The real cost of disconnected delivery in manufacturing SaaS ecosystems
Manufacturing firms operate with tighter operational dependencies than many service businesses. A missed integration between order management and production scheduling can affect procurement, warehouse timing, customer commitments, and cash flow. When partner ecosystems are fragmented, each participant may optimize its own scope while the manufacturer absorbs the operational risk.
For resellers and SaaS companies, this fragmentation also damages recurring revenue performance. Customer churn often begins as delivery friction, not product dissatisfaction. If implementation quality varies by partner, if support ownership is unclear, or if embedded ERP workflows are only partially adopted, expansion revenue becomes unpredictable. A disconnected ecosystem weakens both customer outcomes and partner economics.
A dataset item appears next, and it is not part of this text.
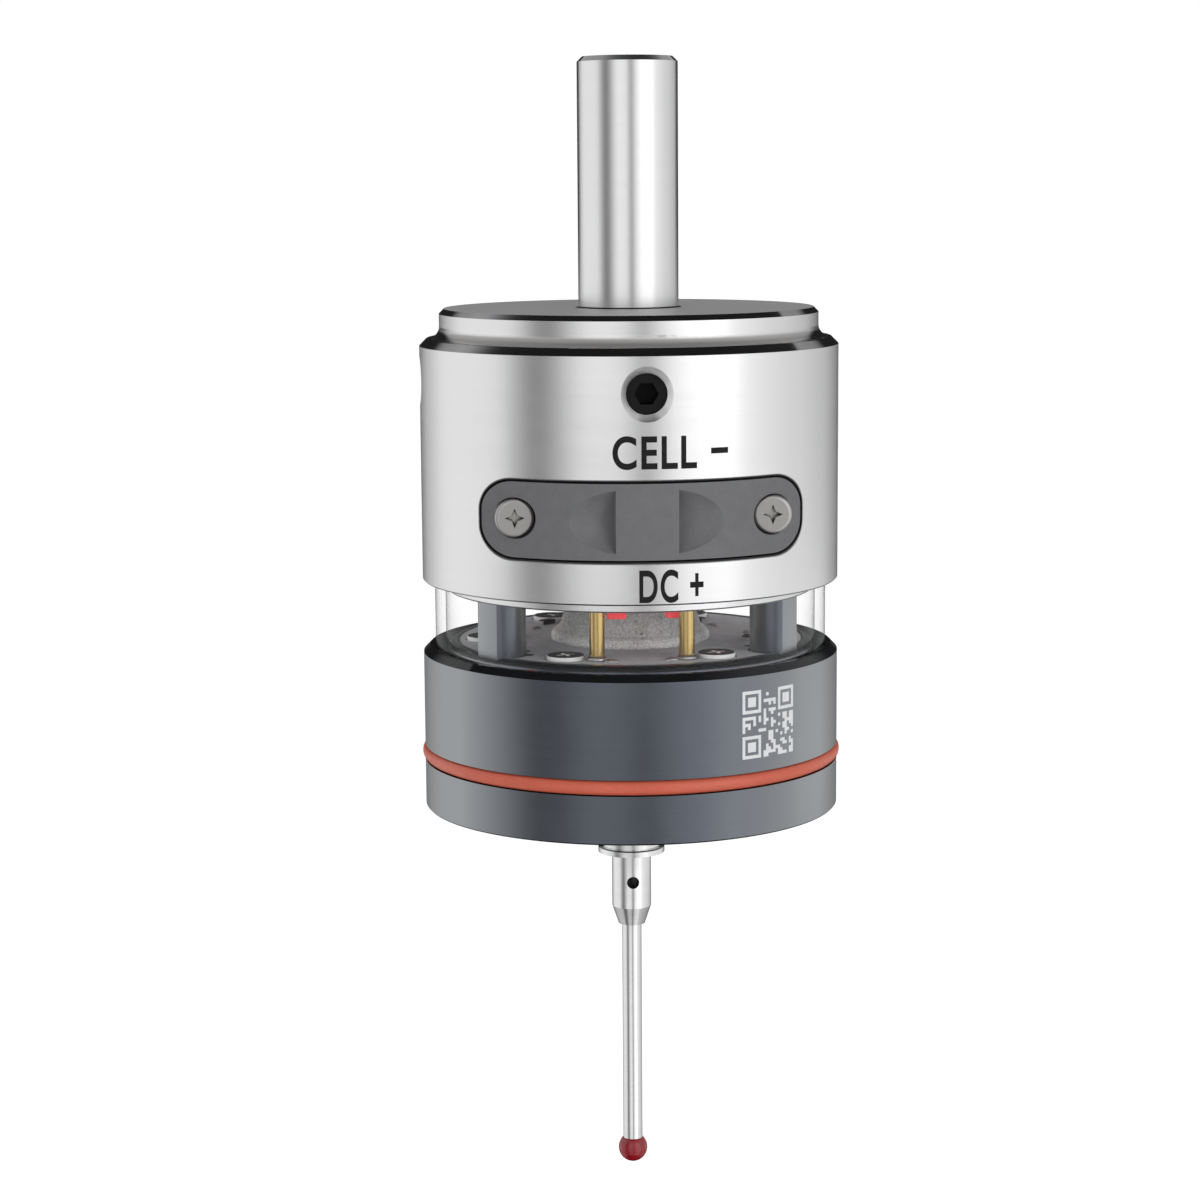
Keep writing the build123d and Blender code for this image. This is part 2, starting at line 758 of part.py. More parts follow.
with BuildPart() as control_chip:
    with Locations((0, -buzzer_d / 2 - contact_gap, upper_board_z)):
        Box(chip_length, chip_width, chip_thick, align=(Align.CENTER, Align.MAX, Align.MIN))
save(control_chip, "control_chip")

# The clear window tube, let into both housings
with BuildPart() as window_tube:
    turn(
        (tube_bore_r, rim_z - tube_seat),
        (tube_r, rim_z - tube_seat),
        (tube_r, steel_edge_z + tube_seat),
        (tube_bore_r, steel_edge_z + tube_seat),
    )
save(window_tube, "window_tube")

# The lower housing: a ring with a raised, rounded boss, a web under the board, and the three posts
groove_low_z = joint_z - seal_r - groove_play / 2
groove_high_z = joint_z + seal_r + groove_play / 2
with BuildPart() as lower_housing:
    turn(
        (skirt_r + web_bore_gap, web_z),
        (board_seat_r, web_z),
        (board_seat_r, boss_z),
        (boss_r, boss_z),
        (boss_r, rim_z - tube_seat),
        (tube_slot_r, rim_z - tube_seat),
        (tube_slot_r, rim_z),
        (body_r - rim_chamfer, rim_z),
        (body_r, rim_z - rim_chamfer),
        (body_r, groove_high_z),
        (groove_r, groove_high_z),
        (groove_r, joint_z),
        (lower_cavity_r, joint_z),
        (lower_cavity_r, web_foot_z),
        (skirt_r + web_bore_gap, web_foot_z),
    )
    fillet(rims_at(boss_z)[-1], radius=boss_round)
    # Posts, round inside and turned to the tube's bore outside
    with BuildSketch(Plane.XY.offset(web_z)):
        with Locations(*post_spots):
            Circle(post_r)
        Circle(post_face_r, mode=Mode.INTERSECT)
    extrude(amount=spigot_z - web_z)
    # Stepped holes for the long screws, from the joint up through the posts
    rod(post_screw_r + head_gap, joint_z, spigot_z, post_spots, Mode.SUBTRACT)
    rod(
        post_head_r + head_gap,
        joint_z,
        joint_z + post_head_height + head_gap,
        post_spots,
        Mode.SUBTRACT,
    )
    # Threads for the board's screws and for the base
    rod(
        board_screw_d / 2 + press_gap,
        lower_board_z - board_screw_length - head_gap,
        web_z,
        board_spots,
        Mode.SUBTRACT,
    )
    rod(
        base_screw_r + press_gap,
        joint_z,
        bottom_z + base_head_depth + base_screw_length + head_gap,
        base_spots,
        Mode.SUBTRACT,
    )
save(lower_housing, "lower_housing")

# Long screws from the joint up through the posts
post_head_top_z = joint_z + post_head_height + head_gap
with BuildPart() as post_screws:
    rod(post_screw_r, post_head_top_z, spigot_z + post_screw_grip, post_spots)
    rod(post_head_r, post_head_top_z - post_head_height, post_head_top_z, post_spots)
    with BuildSketch(Plane.XY.offset(post_head_top_z - post_head_height)):
        with Locations(*post_spots):
            hexagon(post_hex)
    extrude(amount=post_hex_depth, mode=Mode.SUBTRACT)
save(post_screws, "post_screws")

# The lower circuit board, notched round the posts
with BuildPart() as lower_board:
    with BuildSketch(Plane.XY.offset(web_z)):
        Circle(board_seat_r - board_gap)
        Circle(skirt_r + board_gap, mode=Mode.SUBTRACT)
        with Locations(*post_spots):
            Circle(post_r + board_gap, mode=Mode.SUBTRACT)
        with Locations(*pin_spots):
            Circle(pin_d / 2 + press_gap, mode=Mode.SUBTRACT)
        with Locations(*board_spots):
            Circle(board_screw_d / 2 + head_gap, mode=Mode.SUBTRACT)
    extrude(amount=board_thick)
save(lower_board, "lower_board")

with BuildPart() as board_screws:
    with BuildSketch(Plane.XY.offset(lower_board_z)):
        with Locations(*board_spots):
            Circle(board_head_d / 2)
    extrude(amount=board_head_height)
    chamfer(edges().group_by(Axis.Z)[-1], length=board_head_chamfer)
    with BuildSketch(Plane.XY.offset(lower_board_z + board_head_height)):
        with Locations(*board_spots):
            cross(board_cross_length, board_cross_width, board_cross_turn)
    extrude(amount=-board_cross_depth, mode=Mode.SUBTRACT)
    rod(board_screw_d / 2, lower_board_z - board_screw_length, lower_board_z, board_spots)
save(board_screws, "board_screws")

# Brass pins that join the two boards
with BuildPart() as contact_pins:
    rod(pin_d / 2, web_z, upper_board_z, pin_spots)
save(contact_pins, "contact_pins")

# The seal ring in the groove at the joint
with BuildPart() as seal_ring:
    with BuildSketch(Plane.XZ):
        with Locations((seal_ring_r, joint_z)):
            Circle(seal_r)
    revolve(axis=Axis.Z)
save(seal_ring, "seal_ring")

# The base cap: floor with the stylus opening, wall, and a spigot up into the lower housing
with BuildPart() as base_cap:
    turn(
        (base_hole_r, bottom_z),
        (body_r - edge_break, bottom_z),
        (body_r, bottom_z + edge_break),
        (body_r, groove_low_z),
        (groove_r, groove_low_z),
        (groove_r, joint_z),
        (base_spigot_r, joint_z),
        (base_spigot_r, joint_z + base_spigot_height),
        (base_bowl_r, joint_z + base_spigot_height),
        (base_bowl_r, base_floor_z),
        (base_hole_r, base_floor_z),
    )
    rod(base_screw_r + head_gap, bottom_z, joint_z, base_spots, Mode.SUBTRACT)
    rod(
        base_head_r + head_gap,
        bottom_z,
        bottom_z + base_head_depth,
        base_spots,
        Mode.SUBTRACT,
    )
save(base_cap, "base_cap")

with BuildPart() as base_screws:
    base_seat_z = bottom_z + base_head_depth
    rod(base_screw_r, base_seat_z, base_seat_z + base_screw_length, base_spots)
    rod(base_head_r, base_seat_z - base_head_height, base_seat_z, base_spots)
    with BuildSketch(Plane.XY.offset(base_seat_z - base_head_height)):
        with Locations(*base_spots):
            hexagon(base_hex)
    extrude(amount=base_hex_depth, mode=Mode.SUBTRACT)
save(base_screws, "base_screws")

# The spring cap: a rough cast dome with a flange on the board and a skirt that guides the plunger
flange_top_z = lower_board_z + cap_flange_thick
dome_top_z = flange_top_z + dome_height
roof_z = dome_top_z - dome_roof
guide_top_z = lower_board_z - guide_depth
skirt_foot_z = lower_board_z - skirt_length
with BuildPart() as spring_cap:
    with BuildSketch(Plane.XZ):
        with BuildLine():
            Polyline(
                (0, dome_top_z),
                (0, roof_z),
                (spring_bore_r, roof_z),
                (spring_bore_r, guide_top_z),
                (guide_r, guide_top_z),
                (guide_r, skirt_foot_z),
                (skirt_r, skirt_foot_z),
                (skirt_r, lower_board_z),
                (cap_flange_r, lower_board_z),
                (cap_flange_r, flange_top_z - cap_flange_chamfer),
                (dome_foot_r, flange_top_z),
            )
            RadiusArc((dome_foot_r, flange_top_z), (dome_top_r, dome_top_z), -dome_bulge)
            Line((dome_top_r, dome_top_z), (0, dome_top_z))
        make_face()
    revolve(axis=Axis.Z)
save(spring_cap, "spring_cap")

# The plunger: guided in the cap's skirt, with the spring above and a hollow for the thrust ball below
plunger_r = guide_r - guide_gap
plunger_foot_z = pivot_z + plunger_clear
plunger_top_z = skirt_foot_z + plunger_skirt
spring_floor_z = pivot_z + socket_r + plunger_wall
with BuildPart() as spring_plunger:
    turn(
        (0, spring_floor_z),
        (spring_bore_r, spring_floor_z),
        (spring_bore_r, plunger_top_z),
        (plunger_r, plunger_top_z),
        (plunger_r, plunger_foot_z),
        (0, plunger_foot_z),
    )
    with Locations((0, 0, pivot_z)):
        Sphere(socket_r, mode=Mode.SUBTRACT)
save(spring_plunger, "spring_plunger")

# The return spring, between the plunger's floor and the roof of the cap
coil_r = spring_r - spring_wire / 2
spring_height = roof_z - spring_floor_z - spring_wire - 2 * spring_end_gap
with BuildPart() as return_spring:
    coil_z = spring_floor_z + spring_wire / 2 + spring_end_gap
    with BuildLine() as coil:
        Helix(pitch=spring_height / spring_turns, height=spring_height, radius=coil_r, center=(0, 0, coil_z))
    with BuildSketch(Plane(origin=coil.line @ 0, z_dir=coil.line % 0)):
        Circle(spring_wire / 2)
    sweep(is_frenet=True)
save(return_spring, "return_spring")

# The thrust ball, on which the stylus tilts
with BuildPart() as thrust_ball:
    with Locations((0, 0, pivot_z)):
        Sphere(thrust_r)
save(thrust_ball, "thrust_ball")

# The spider hub: socket for the thrust ball, three radial holes for the pins, and a neck for the carrier
hub_top_z = pivot_z + hub_clear
hub_foot_z = hub_top_z - hub_height
hub_neck_z = hub_foot_z - hub_neck_length
hub_pin_z = pivot_z - hub_pin_drop
with BuildPart() as spider_hub:
    turn(
        (0, hub_neck_z),
        (hub_neck_r, hub_neck_z),
        (hub_neck_r, hub_foot_z),
        (hub_r, hub_foot_z),
        (hub_r, hub_top_z),
        (0, hub_top_z),
    )
    with Locations((0, 0, pivot_z)):
        Sphere(socket_r, mode=Mode.SUBTRACT)
    for angle in hub_pin_angles:
        with BuildSketch(radial_plane(hub_pin_inner - press_gap, angle, hub_pin_z)):
            Circle(hub_pin_r + press_gap)
        extrude(amount=hub_r, mode=Mode.SUBTRACT)
    rod(
        carrier_stud_d / 2 + thread_gap,
        hub_neck_z,
        hub_neck_z + carrier_stud_length + thread_gap,
        mode=Mode.SUBTRACT,
    )
save(spider_hub, "spider_hub")

with BuildPart() as hub_pins:
    for angle in hub_pin_angles:
        with BuildSketch(radial_plane(hub_pin_inner, angle, hub_pin_z)):
            Circle(hub_pin_r)
        extrude(amount=seat_circle_r + hub_pin_tip - hub_pin_inner)
save(hub_pins, "hub_pins")

# Three pairs of seat balls, low enough to clear the pins when the hub tilts
seat_touch = sqrt((seat_ball_r + hub_pin_r) ** 2 - (seat_ball_spread / 2) ** 2)
tilt_drop = seat_circle_r * sin(radians(tilt_angle)) + seat_slack
seat_ball_z = hub_pin_z - seat_touch - tilt_drop
pair_half = degrees(asin(seat_ball_spread / seat_ball_circle_d))
pair_angles = [angle + side * pair_half for angle in hub_pin_angles for side in (-1, 1)]
seat_ball_points = [polar(seat_circle_r, angle, seat_ball_z) for angle in pair_angles]
seat_ring_top_z = seat_ball_z + seat_ball_sunk
with BuildPart() as seat_ring:
    turn(
        (seat_ring_bore_r, base_floor_z),
        (base_bowl_r - seat_ring_gap, base_floor_z),
        (base_bowl_r - seat_ring_gap, seat_ring_top_z),
        (seat_ring_bore_r, seat_ring_top_z),
    )
    with Locations(*seat_ball_points):
        Sphere(seat_ball_r + press_gap, mode=Mode.SUBTRACT)
save(seat_ring, "seat_ring")

with BuildPart() as seat_balls:
    with Locations(*seat_ball_points):
        Sphere(seat_ball_r)
save(seat_balls, "seat_balls")

# The carrier: stud into the hub, stem through the base, flange below
flange_z = bottom_z - carrier_length
flange_foot_z = flange_z - flange_thick
with BuildPart() as stylus_carrier:
    turn(
        (0, flange_foot_z),
        (flange_d / 2, flange_foot_z),
        (flange_d / 2, flange_z - flange_chamfer),
        (flange_d / 2 - flange_chamfer, flange_z),
        (carrier_d / 2, flange_z),
        (carrier_d / 2, hub_neck_z),
        (carrier_stud_d / 2, hub_neck_z),
        (carrier_stud_d / 2, hub_neck_z + carrier_stud_length),
        (0, hub_neck_z + carrier_stud_length),
    )
    rod(
        stylus_stud_d / 2 + thread_gap,
        flange_foot_z,
        flange_foot_z + stylus_stud_length + thread_gap,
        mode=Mode.SUBTRACT,
    )
save(stylus_carrier, "stylus_carrier")

# The stylus: holder with a threaded stud, stem, and ruby ball
cone_top_z = flange_foot_z - holder_length
cone_foot_z = cone_top_z - holder_cone_length
ball_z = flange_foot_z - stylus_length
with BuildPart() as stylus_holder:
    turn(
        (0, cone_foot_z),
        (holder_cone_d / 2, cone_foot_z),
        (holder_d / 2, cone_top_z),
        (holder_d / 2, flange_foot_z),
        (stylus_stud_d / 2, flange_foot_z),
        (stylus_stud_d / 2, flange_foot_z + stylus_stud_length),
        (0, flange_foot_z + stylus_stud_length),
    )
    # Hole for a pin, with which the stylus is screwed in
    with BuildSketch(Plane.XZ.offset(holder_d / 2)):
        with Locations((0, flange_foot_z - cross_hole_drop)):
            Circle(cross_hole_d / 2)
    extrude(amount=-cross_hole_depth, mode=Mode.SUBTRACT)
    rod(stem_d / 2 + press_gap, cone_foot_z, cone_foot_z + stem_grip, mode=Mode.SUBTRACT)
save(stylus_holder, "stylus_holder")

with BuildPart() as stylus_stem:
    rod(stem_d / 2, ball_z, cone_foot_z + stem_grip)
    with Locations((0, 0, ball_z)):
        Sphere(ball_r, mode=Mode.SUBTRACT)
    rod(ball_spigot_d / 2, ball_z + ball_r - ball_spigot_length, ball_z + ball_r)
save(stylus_stem, "stylus_stem")

with BuildPart() as ruby_ball:
    with Locations((0, 0, ball_z)):
        Sphere(ball_r)
    rod(
        ball_spigot_d / 2 + press_gap,
        ball_z + ball_r - ball_spigot_length - press_gap,
        ball_z + ball_r,
        mode=Mode.SUBTRACT,
    )
save(ruby_ball, "ruby_ball")
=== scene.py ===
# %% [markdown]
# # Dressing a three-dimensional edge finder
# An edge finder is clamped by its shank in a milling machine, and its stylus touches the work. This lesson
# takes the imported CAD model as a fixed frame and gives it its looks: a studio, a finish for every piece, and
# the few pieces whose real shape is finer than the CAD solid. Each step first says what the thing is on the
# real object, how it could be made, and why it is made this way here.

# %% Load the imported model
import math
import random

import bmesh
import bpy
import mathutils
from mathutils import Matrix, Vector


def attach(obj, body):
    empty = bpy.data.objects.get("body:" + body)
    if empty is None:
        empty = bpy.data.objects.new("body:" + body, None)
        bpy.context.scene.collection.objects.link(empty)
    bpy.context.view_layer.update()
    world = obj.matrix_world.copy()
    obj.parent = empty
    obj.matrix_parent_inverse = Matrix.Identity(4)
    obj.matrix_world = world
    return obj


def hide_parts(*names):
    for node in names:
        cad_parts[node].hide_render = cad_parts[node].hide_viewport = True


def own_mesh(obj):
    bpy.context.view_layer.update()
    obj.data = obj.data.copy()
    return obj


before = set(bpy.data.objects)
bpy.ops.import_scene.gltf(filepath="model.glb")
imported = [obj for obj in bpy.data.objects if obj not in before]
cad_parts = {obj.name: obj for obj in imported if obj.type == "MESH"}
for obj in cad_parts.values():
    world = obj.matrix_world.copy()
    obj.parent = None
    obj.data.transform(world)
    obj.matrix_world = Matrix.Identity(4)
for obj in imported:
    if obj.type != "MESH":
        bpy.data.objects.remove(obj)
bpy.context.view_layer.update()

MM = 0.001

# %% [markdown]
# ## The camera
# The picture was taken from a little above the shoulder, 285 mm away, slightly to the left of the middle of
# the battery cover. A camera could be aimed with a Track To constraint. Here its place and angles were
# worked out from edges of known size, so they are written down as numbers and joined into one matrix.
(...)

| Operational issue | Manufacturing impact | Partner ecosystem consequence |
|---|---|---|
| Separate sales and implementation workflows | Requirements are lost between pre-sales and deployment | Longer onboarding and lower partner credibility |
| Disconnected support ownership | Production issues escalate slowly | Higher churn and lower renewal confidence |
| No shared operational visibility | Inventory, fulfillment, and service data remain fragmented | Weak forecasting and poor lifecycle expansion |
| Inconsistent partner methods | Multi-site rollouts become difficult to standardize | Margin erosion and delivery bottlenecks |
What a connected manufacturing ERP partnership model looks like
A connected model aligns commercial, technical, and operational responsibilities across the ecosystem. The SaaS platform provider defines the core architecture, data standards, and product roadmap. The reseller or channel partner owns market access, account development, and local relationship management. The implementation partner delivers deployment, process design, and change management. The support layer operates with clear service boundaries and escalation logic. The customer experiences one coordinated operating model rather than multiple disconnected vendors.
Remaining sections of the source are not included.